As coach states, he “thought this would also be a great place to get away from a few of my eager friends who wanted to party and with my party goods. I (Coach) just got an eight ball which usually last me to early dawn … I dumped the eight ball onto the mirror which was about 5 or 6 inches in length and laid out two lines the length of the mirror.” Here is where Coach and I again differ. In my mind at this point he did one of the lines, offered me the other, left the mirror and went to the bathroom. I simply took him up on the invitation and inhaled one of the lines on the reflecting surface.

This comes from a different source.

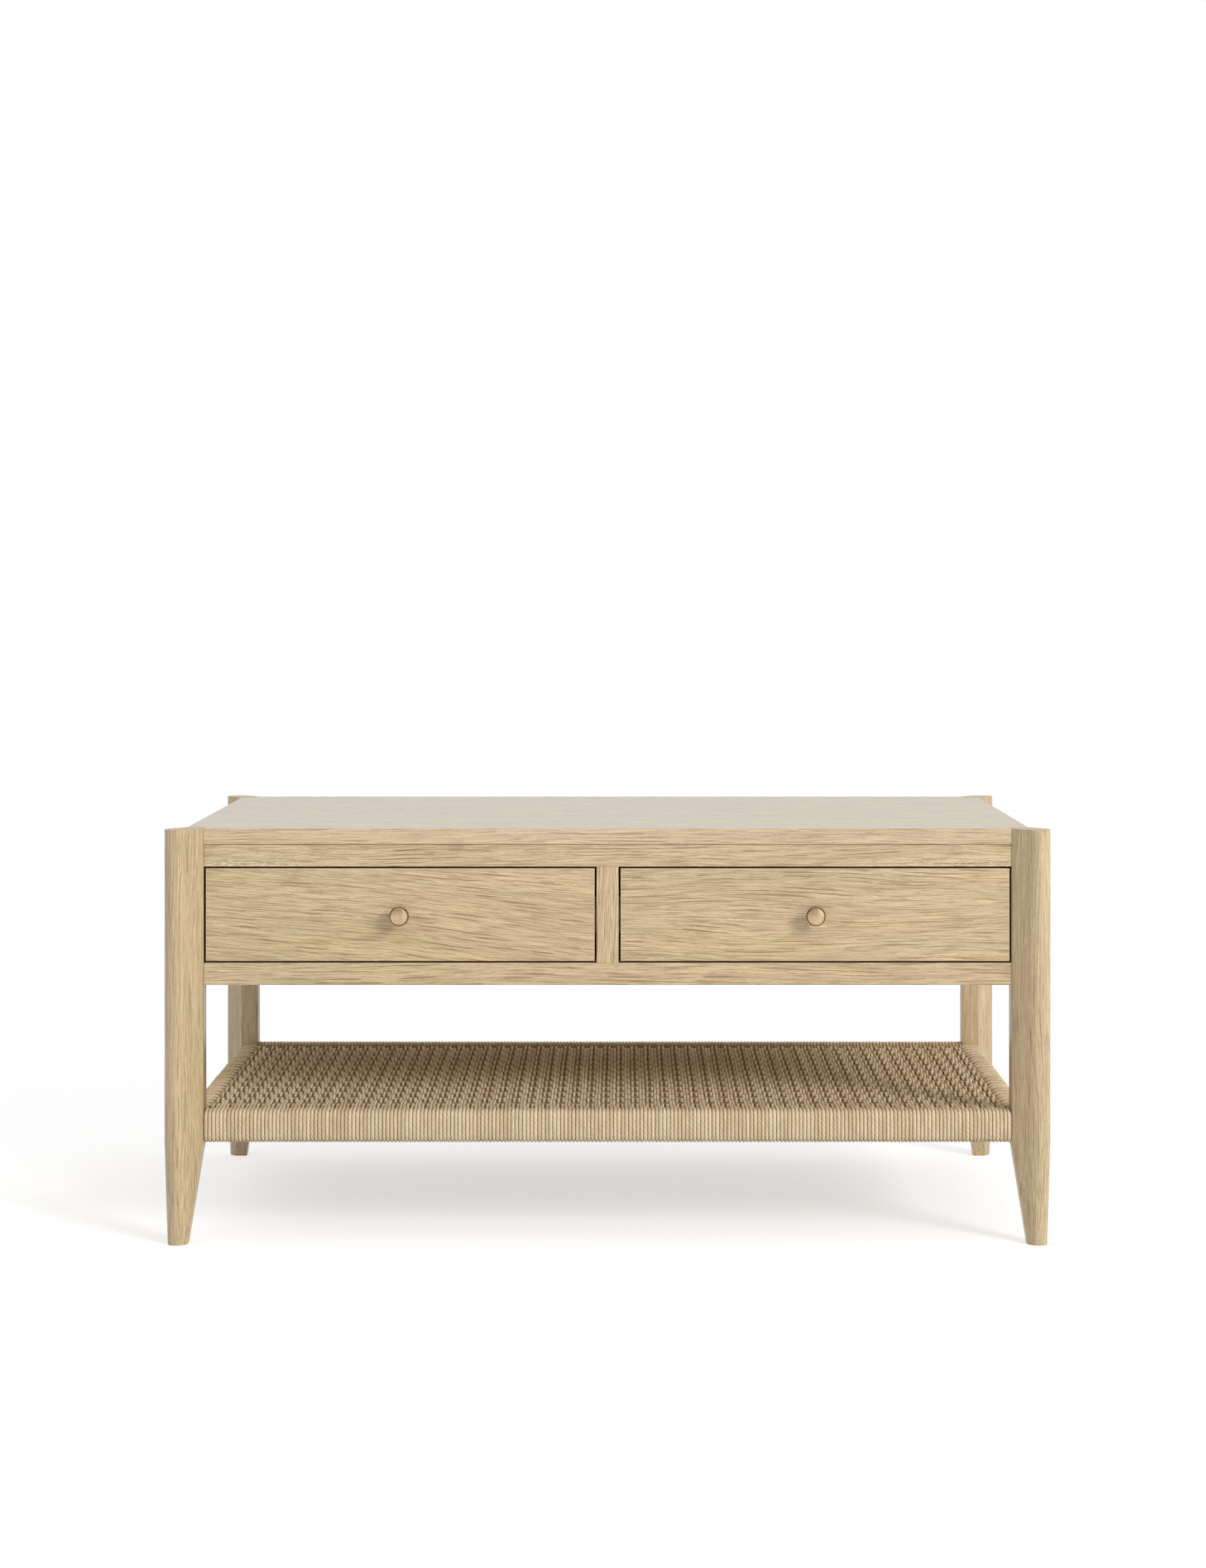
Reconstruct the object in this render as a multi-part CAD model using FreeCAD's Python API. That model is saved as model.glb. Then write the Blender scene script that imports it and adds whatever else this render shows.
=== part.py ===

I then grabbed a Pabst and returned my attention to the “movie.” Meanwhile, coach comes bouncing down the stairs vibrant and ready to go and sits down in front of the mirror. Again, I turn the story back to Coach: “I looked at the mirror and saw only the one line left! Tee did the entire pile i.e. the eight ball! I glared at Tee and said, WTF?” I looked at Coach, not realizing what I had done, and said: “what’s wrong Coach, you told me to do a line”? I had mistakenly scarfed up poor Coach’s supplies for the night in one breath. Until reading Coach’s description I never fully grasped his lack of belief in my version. It was simply a mistake, quite hilarious to me and to Phil whenever he found out about it.

Coach and I both concur that he didn’t stick around “movie” or not. Phil came home at 2 and we likely had a couple of beers and called it a night. For obvious reasons Coach never turned me on again.